-- Provided records start --

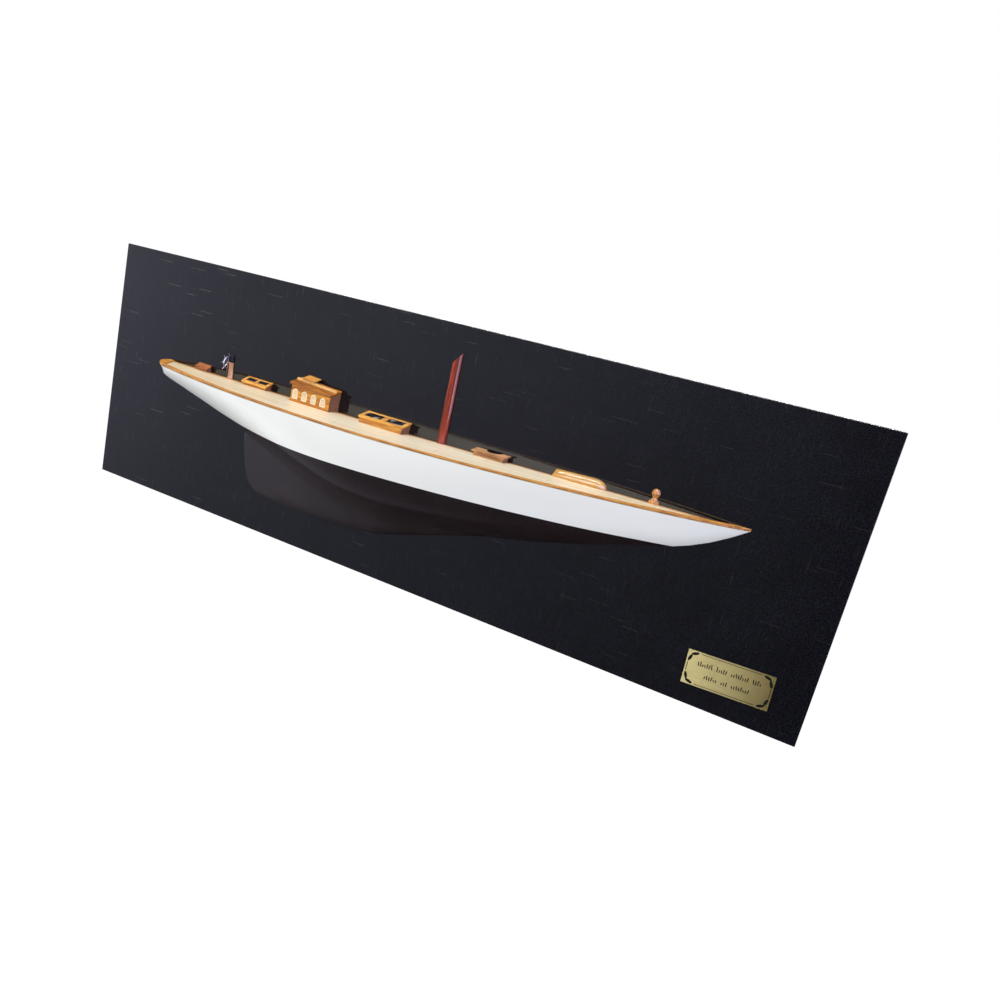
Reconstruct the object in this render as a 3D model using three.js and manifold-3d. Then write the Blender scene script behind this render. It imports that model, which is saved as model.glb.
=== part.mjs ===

-- Provided records end --
-- Provided records start --

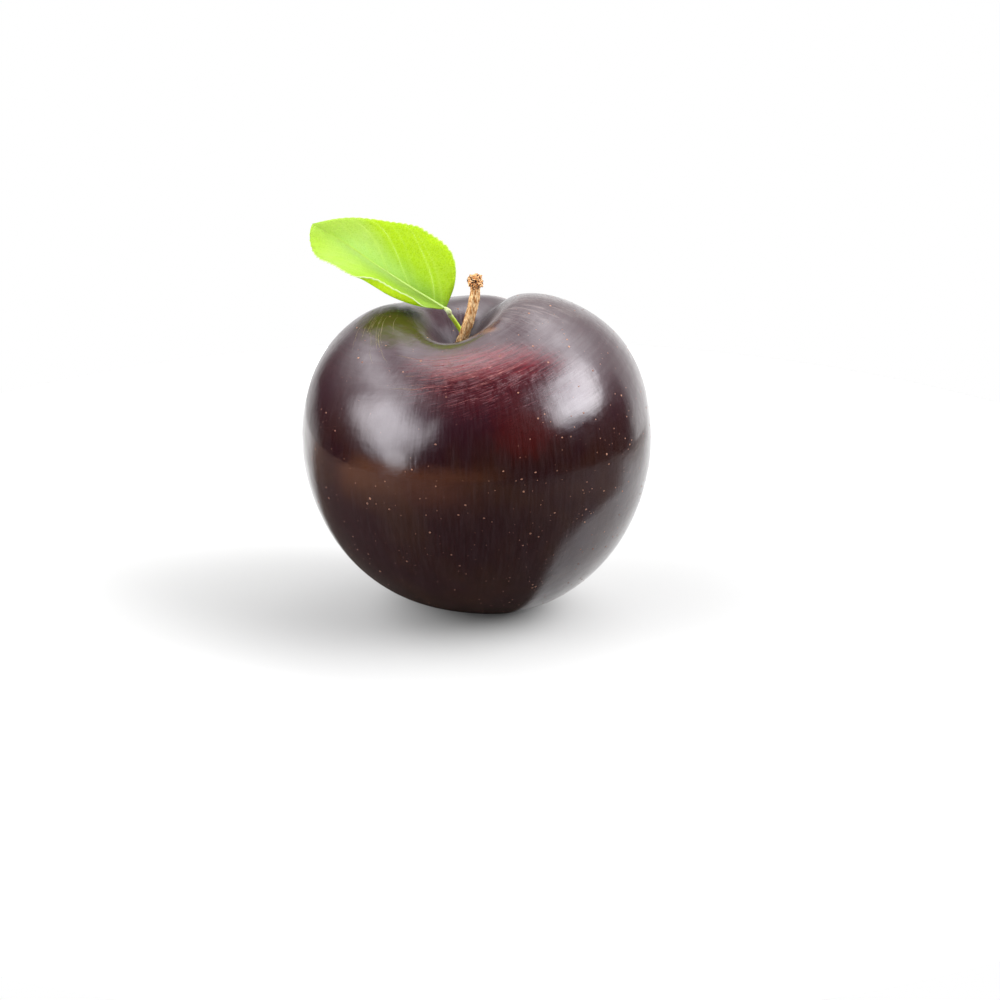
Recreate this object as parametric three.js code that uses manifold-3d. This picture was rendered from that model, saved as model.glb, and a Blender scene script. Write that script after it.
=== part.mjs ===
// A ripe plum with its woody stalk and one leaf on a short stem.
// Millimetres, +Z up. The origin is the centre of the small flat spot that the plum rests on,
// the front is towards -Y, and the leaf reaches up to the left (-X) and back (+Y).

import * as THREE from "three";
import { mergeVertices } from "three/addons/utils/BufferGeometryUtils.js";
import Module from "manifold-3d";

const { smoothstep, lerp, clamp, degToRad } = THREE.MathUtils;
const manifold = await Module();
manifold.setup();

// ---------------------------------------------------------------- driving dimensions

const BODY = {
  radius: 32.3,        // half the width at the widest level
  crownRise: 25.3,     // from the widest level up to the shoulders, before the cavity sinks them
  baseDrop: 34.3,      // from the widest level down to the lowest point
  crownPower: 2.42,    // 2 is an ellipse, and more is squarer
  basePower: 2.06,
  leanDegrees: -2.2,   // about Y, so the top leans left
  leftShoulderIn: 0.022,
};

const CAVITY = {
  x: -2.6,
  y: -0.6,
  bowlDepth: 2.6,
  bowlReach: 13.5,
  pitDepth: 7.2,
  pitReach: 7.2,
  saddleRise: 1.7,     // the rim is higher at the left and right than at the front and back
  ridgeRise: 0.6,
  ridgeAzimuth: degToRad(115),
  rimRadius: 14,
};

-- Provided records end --

List all lines holding the string "object".

**Response to this exercise:**
Reconstruct the object in this render as a 3D model using three.js and manifold-3d. Then write the Blender scene script behind this render. It imports that model, which is saved as model.glb.
Recreate this object as parametric three.js code that uses manifold-3d. This picture was rendered from that model, saved as model.glb, and a Blender scene script. Write that script after it.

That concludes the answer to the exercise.